The city's public safety director said he also plans to create a task force in the next six months to see if the department’s training academy needs to be overhauled. A battalion chief -- not one accused of retaliating against Hurd -- will chair the five-member task force that will include LFR employees of different ranks and at least one person from outside the department.
He also plans to overhaul how supervisors dole out discipline.
“Inconsistent discipline has been an ongoing problem and frustration,” Casady wrote in the November memo to Beutler.

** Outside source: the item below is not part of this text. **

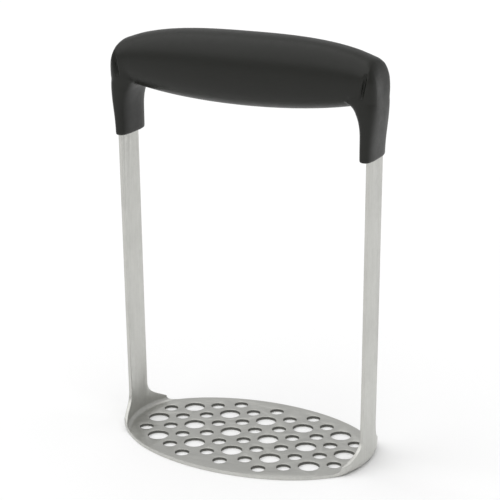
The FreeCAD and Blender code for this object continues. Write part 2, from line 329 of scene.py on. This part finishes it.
def barrel_point(place, angle):
    """A point on the barrel's skin, place along X and angle round it."""
    inside = min(abs(place) / SEAM, 1.0)
    height_drop = 1 - (BARREL_END_HALF_HEIGHT / BARREL_HALF_HEIGHT) ** 2
    depth_drop = 1 - (BARREL_END_HALF_DEPTH / BARREL_HALF_DEPTH) ** 2
    half_height = BARREL_HALF_HEIGHT * math.sqrt(1 - height_drop * inside ** 2)
    if math.sin(angle) > 0:
        top_drop = 1 - (BARREL_END_RISE / BARREL_HALF_HEIGHT) ** 2
        half_height = BARREL_HALF_HEIGHT * math.sqrt(1 - top_drop * inside ** BARREL_TOP_FULLNESS)
    half_depth = BARREL_HALF_DEPTH * math.sqrt(1 - depth_drop * inside ** 2)
    beyond = max(abs(place) - SEAM, 0.0) / (BARREL_TIP - SEAM)
    closing = math.sqrt(max(1 - beyond ** 2, 0.0))
    y, z = squarish(angle, half_depth * closing, half_height * closing, BARREL_OVAL)
    return Vector((place, y, BARREL_MIDDLE + z))


def leg_outer(z):
    if z < BELLY:
        share = (z - grip_low.z) / (BELLY - grip_low.z)
        return LEG_MOUTH_OUTER + (grip_high.x - LEG_MOUTH_OUTER) * eased(share)
    rise = min((z - BELLY) / (BARREL_MIDDLE + CROWN_HEIGHT - BELLY), 1.0)
    return SEAM + (grip_high.x - SEAM) * (1 - rise ** SHOULDER_ROUND) ** (1 / SHOULDER_ROUND)


def leg_inner(z):
    share = (z - GUSSET_TOP + GUSSET_DROP) / GUSSET_DROP
    if share <= 0:
        return LEG_MOUTH_INNER
    if share <= 1:
        return LEG_MOUTH_INNER - GUSSET_REACH * (1 - math.sqrt(1 - share ** 2))
    back = min((z - GUSSET_TOP) / (BARREL_MIDDLE + CROWN_HEIGHT - GUSSET_TOP), 1.0)
    return LEG_MOUTH_INNER - GUSSET_REACH * (1 - back) ** 2


def leg_point(z, angle, shrink=1.0):
    """A point on the +X leg's skin at a height. Shrink draws the outline in to its middle."""
    rise = min(max((z - BARREL_MIDDLE) / CROWN_HEIGHT, 0.0), 1.0)
    if rise > 0:
        half_depth = CROWN_HALF_DEPTH * (1 - rise ** BARREL_OVAL) ** (1 / BARREL_OVAL)
    else:
        share = (z - grip_low.z) / (BARREL_MIDDLE - grip_low.z)
        spread = CROWN_HALF_DEPTH - LEG_MOUTH_HALF_DEPTH
        half_depth = LEG_MOUTH_HALF_DEPTH + spread * eased(share)
    middle = (leg_outer(z) + leg_inner(z)) / 2
    half_thickness = (leg_outer(z) - leg_inner(z)) / 2
    power = LEG_SQUARE + rise * (CROWN_ROUND - LEG_SQUARE)
    x, y = squarish(angle, half_thickness * shrink, half_depth * shrink, power)
    return Vector((middle + x, y, z))


def shaped_ball(name, place_point):
    """A ball drawn out to a skin. The place of each point comes from its latitude and longitude."""
    bpy.ops.object.select_all(action="DESELECT")
    bpy.ops.mesh.primitive_uv_sphere_add(segments=BALL_RINGS, ring_count=BALL_RINGS, radius=1.0)
    piece = bpy.context.object
    piece.name = name
    for vertex in piece.data.vertices:
        latitude = math.asin(min(max(vertex.co.z, -1.0), 1.0)) / (math.pi / 2)
        longitude = math.atan2(vertex.co.y, vertex.co.x)
        vertex.co = place_point(latitude, longitude)
    piece.data.update()
    return piece


def leg_place(side):
    def place(latitude, longitude):
        floor_share = (latitude + 1) / (1 - MOUTH_LATITUDE)
        if floor_share < 1:
            point = leg_point(grip_low.z, longitude, floor_share)
        else:
            share = (latitude + MOUTH_LATITUDE) / (1 + MOUTH_LATITUDE)
            crown = BARREL_MIDDLE + CROWN_HEIGHT
            point = leg_point(grip_low.z + share * (crown - grip_low.z), longitude)
        point.x *= side
        return point
    return place


def recalculated(piece):
    select_only(piece)
    bpy.ops.object.mode_set(mode="EDIT")
    bpy.ops.mesh.select_all(action="SELECT")
    bpy.ops.mesh.remove_doubles(threshold=RING_WELD)
    bpy.ops.mesh.normals_make_consistent(inside=False)
    bpy.ops.object.mode_set(mode="OBJECT")


def smoothed(piece, chosen, repeat):
    """Relax the chosen part of a skin."""
    select_only(piece)
    bpy.ops.object.mode_set(mode="EDIT")
    bpy.ops.mesh.select_mode(type="VERT")
    bpy.ops.mesh.select_all(action="DESELECT")
    bpy.ops.object.mode_set(mode="OBJECT")
    for vertex in piece.data.vertices:
        vertex.select = chosen(vertex.co)
    bpy.ops.object.mode_set(mode="EDIT")
    bpy.ops.mesh.vertices_smooth(factor=0.5, repeat=repeat)
    bpy.ops.object.mode_set(mode="OBJECT")


def in_crease(point, margin):
    """How far a point lies across and along the crease on its own end and side."""
    mirrored = Vector((abs(point.x), abs(point.y), point.z))
    run = CREASE_TOP - CREASE_FOOT
    along = (mirrored - CREASE_FOOT).dot(run) / run.length_squared
    nearest = CREASE_FOOT + run * along
    across = math.hypot(mirrored.x - nearest.x, mirrored.z - nearest.z)
    return -margin < along < 1 + margin, along, across


barrel = shaped_ball("soft_grip_skin", lambda latitude, longitude: barrel_point(
    latitude * BARREL_TIP, longitude))
legs = [shaped_ball("leg", leg_place(side)) for side in (-1, 1)]
for piece in [barrel] + legs:
    recalculated(piece)
select_only(barrel)
for leg in legs:
    leg.select_set(True)
bpy.ops.object.join()
grip = barrel
apply_modifier(grip, "REMESH", mode="VOXEL", voxel_size=SKIN_VOXEL, use_smooth_shade=True)
smoothed(grip, lambda point: True, SKIN_PASSES)


def near_seam(point):
    between = SEAM - BLEND_INWARD < abs(point.x) < SEAM + BLEND_OUTWARD
    inside, _, across = in_crease(point, CREASE_KEPT_RUNOUT)
    kept = inside and across < CREASE_KEPT and abs(point.y) > CREASE_KEPT_FACE
    return between and point.z > GUSSET_TOP - BLEND_DROP and not kept


smoothed(grip, near_seam, BLEND_PASSES)

for vertex in grip.data.vertices:
    point = vertex.co
    inside, along, across = in_crease(point, CREASE_RUNOUT)
    if inside and abs(point.y) > CREASE_FACE:
        run = min(max((along + CREASE_RUNOUT) / (1 + 2 * CREASE_RUNOUT), 0.0), 1.0)
        fade = math.sin(math.pi * run) ** CREASE_FADE
        depth = CREASE_DEPTH * fade * math.exp(-(across / CREASE_WIDTH) ** 2)
        point.y -= math.copysign(depth, point.y)
    outward = abs(point.x) - leg_inner(point.z)
    if outward > FACET_START and point.z > BELLY - FACET_DROP:
        width = 1 - (abs(point.y) / FACET_HALF_WIDTH) ** 2
        height = math.exp(-((point.z - BELLY - FACET_RISE) / FACET_HALF_HEIGHT) ** 2)
        if width > 0:
            point.x -= math.copysign(FACET_HOLLOW * width * height, point.x)
grip.data.update()


def skin_tree(node):
    """The surface of a fixed node, for finding what lies against it."""
    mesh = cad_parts[node].data
    return BVHTree.FromPolygons([vertex.co for vertex in mesh.vertices],
                                [face.vertices for face in mesh.polygons])


# The hollow that the core and the tangs fill: the moulding's inner walls, closed at the mouths
hollow = merged_copy("soft_grip", "hollow")
neighbours = [skin_tree("handle_core"), skin_tree("mashing_frame")]
bpy.ops.object.mode_set(mode="EDIT")
bpy.ops.mesh.select_mode(type="FACE")
bpy.ops.mesh.select_all(action="DESELECT")
bpy.ops.object.mode_set(mode="OBJECT")
for face in hollow.data.polygons:
    face.select = all(tree.find_nearest(face.center, BOND_REACH)[0] is None for tree in neighbours)
bpy.ops.object.mode_set(mode="EDIT")
bpy.ops.mesh.delete(type="FACE")
bpy.ops.mesh.select_mode(type="EDGE")
bpy.ops.mesh.select_all(action="DESELECT")
bpy.ops.mesh.select_non_manifold()
bpy.ops.mesh.extrude_region_move(TRANSFORM_OT_translate={"value": (0, 0, -MOUTH_OVERCUT)})
bpy.ops.mesh.select_all(action="SELECT")
bpy.ops.mesh.fill_holes(sides=0)
bpy.ops.mesh.select_all(action="SELECT")
bpy.ops.mesh.normals_make_consistent(inside=False)
bpy.ops.object.mode_set(mode="OBJECT")
apply_modifier(grip, "BOOLEAN", operation="DIFFERENCE", object=hollow, solver="EXACT")
bpy.data.objects.remove(hollow)

grip.data.materials.clear()
select_only(grip)
bpy.ops.object.shade_smooth()


def soft_black():
    material, nodes, links, shader = new_material("soft black elastomer")
    plain = object_pattern(nodes, links, EVENLY)
    cloud = noise(nodes, links, plain, *GRIP_CLOUD)
    pebble = noise(nodes, links, plain, *GRIP_PEBBLE)
    scuff = noise(nodes, links, plain, *GRIP_SCUFF)
    links.new(two_colours(nodes, links, cloud, GRIP_COLOUR_DEEP, GRIP_COLOUR_PALE),
              shader.inputs["Base Color"])
    links.new(ranged(nodes, links, scuff, *GRIP_ROUGHNESS), shader.inputs["Roughness"])
    shader.inputs["Specular IOR Level"].default_value = GRIP_SHEEN
    fine = raised(nodes, links, shader, pebble, *PEBBLE_RELIEF)
    raised(nodes, links, shader, cloud, *GRIP_CLOUD_RELIEF, fine)
    return material


grip.data.materials.append(soft_black())
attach(grip, "root")
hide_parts("soft_grip")


# ---- Floor, light and camera ----
# A plain pale studio floor under broad soft lights, one above and one behind. The long
# lens stands in front and to the right, a little above the handle.

FLOOR_SIZE = 12.0
FLOOR_PALE = (0.96, 0.96, 0.96, 1.0)
AIM = (0, 0, 0.09)           # half-way up the masher
STUDIO_GLOW = 0.50
OVERHEAD_PLACE = (-0.25, -0.5, 1.6)
OVERHEAD_POWER = 1.9
OVERHEAD_SPREAD = math.radians(100)
BACK_LIGHT_PLACE = (-0.9, 1.9, 0.9)
BACK_LIGHT_SIZE = (2.2, 1.3)
BACK_LIGHT_GLOW = 0.12
LENS_LENGTH = 112.5          # millimetres, as is the next
SENSOR_WIDTH = 36.0
CAMERA_PLACE = (0.2819, -0.5581, 0.2885)
CAMERA_RIGHT = (0.8943, 0.4474, -0.0073)
CAMERA_UP = (-0.1313, 0.2781, 0.9516)
CAMERA_BACK = (0.4277, -0.8500, 0.3075)

bpy.context.scene.view_settings.view_transform = "Standard"
bpy.ops.object.select_all(action="DESELECT")
bpy.ops.mesh.primitive_plane_add(size=FLOOR_SIZE, location=(0, 0, 0))
floor = bpy.context.object
floor.name = "floor"
floor_material, _, _, floor_shader = new_material("pale paper")
floor_shader.inputs["Base Color"].default_value = FLOOR_PALE
floor_shader.inputs["Roughness"].default_value = 1.0
floor_shader.inputs["Specular IOR Level"].default_value = 0.0
floor.data.materials.append(floor_material)

world = bpy.data.worlds.new("studio")
world.use_nodes = True
world.node_tree.nodes["Background"].inputs["Color"].default_value = (1.0, 1.0, 1.0, 1.0)
world.node_tree.nodes["Background"].inputs["Strength"].default_value = STUDIO_GLOW
bpy.context.scene.world = world


def aimed(name, light, place, target=AIM):
    holder = bpy.data.objects.new(name, light)
    holder.location = place
    toward = Vector(target) - Vector(place)
    holder.rotation_euler = toward.to_track_quat("-Z", "Y").to_euler()
    bpy.context.scene.collection.objects.link(holder)


def soft_box(name, place, size, brightness):
    lamp = bpy.data.lights.new(name, "AREA")
    lamp.shape = "RECTANGLE"
    lamp.size, lamp.size_y = size
    lamp.energy = brightness * math.pi * size[0] * size[1]
    aimed(name, lamp, place)


overhead = bpy.data.lights.new("overhead", "SUN")
overhead.energy = OVERHEAD_POWER
overhead.angle = OVERHEAD_SPREAD
aimed("overhead", overhead, OVERHEAD_PLACE)
soft_box("behind", BACK_LIGHT_PLACE, BACK_LIGHT_SIZE, BACK_LIGHT_GLOW)

lens = bpy.data.cameras.new("camera")
lens.lens = LENS_LENGTH
lens.sensor_width = SENSOR_WIDTH
camera = bpy.data.objects.new("camera", lens)
camera.location = CAMERA_PLACE
turn = camera.matrix_world.to_3x3()
turn.col[0] = CAMERA_RIGHT
turn.col[1] = CAMERA_UP
turn.col[2] = CAMERA_BACK
camera.rotation_euler = turn.to_euler()
bpy.context.scene.collection.objects.link(camera)
bpy.context.scene.camera = camera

Last week, Casady said he has created a database that lets supervisors track discipline. It’s part of a bigger plan to make sure supervisors are giving the same punishment for the same kinds of behavior.
“My focus has been on fixing this and making it better,” Casady said Monday.
Hurd said he thinks city officials wiped his disciplinary file clean so he'll be quiet. In fact, he thinks he should have been punished for making one of the logbook mistakes.
“I’m not satisfied,” he said last week. “I told (Casady) I wasn’t happy about it."
Hurd said he wants the chiefs who retaliated against him to be suspended or fired, that the people charged with making the system work need to be held accountable.
"When it's corrupt at the top, it's going to be corrupt at the bottom," he said. "If you fix things at the top, everything else will work itself out.
"That's how the rest of us are going to correct our mistakes."
The 15-year veteran is still a captain and occasionally works as an acting battalion chief at the 10 percent extra pay rate, but he said he still worries the higher-ups will continue to come after him.
“Right is right, and wrong is wrong. They look down at me when I go to these (chiefs’) meetings. They have that hate in the back of their heads.
“I don’t care. I’m still in their faces, and I’m not going anywhere.”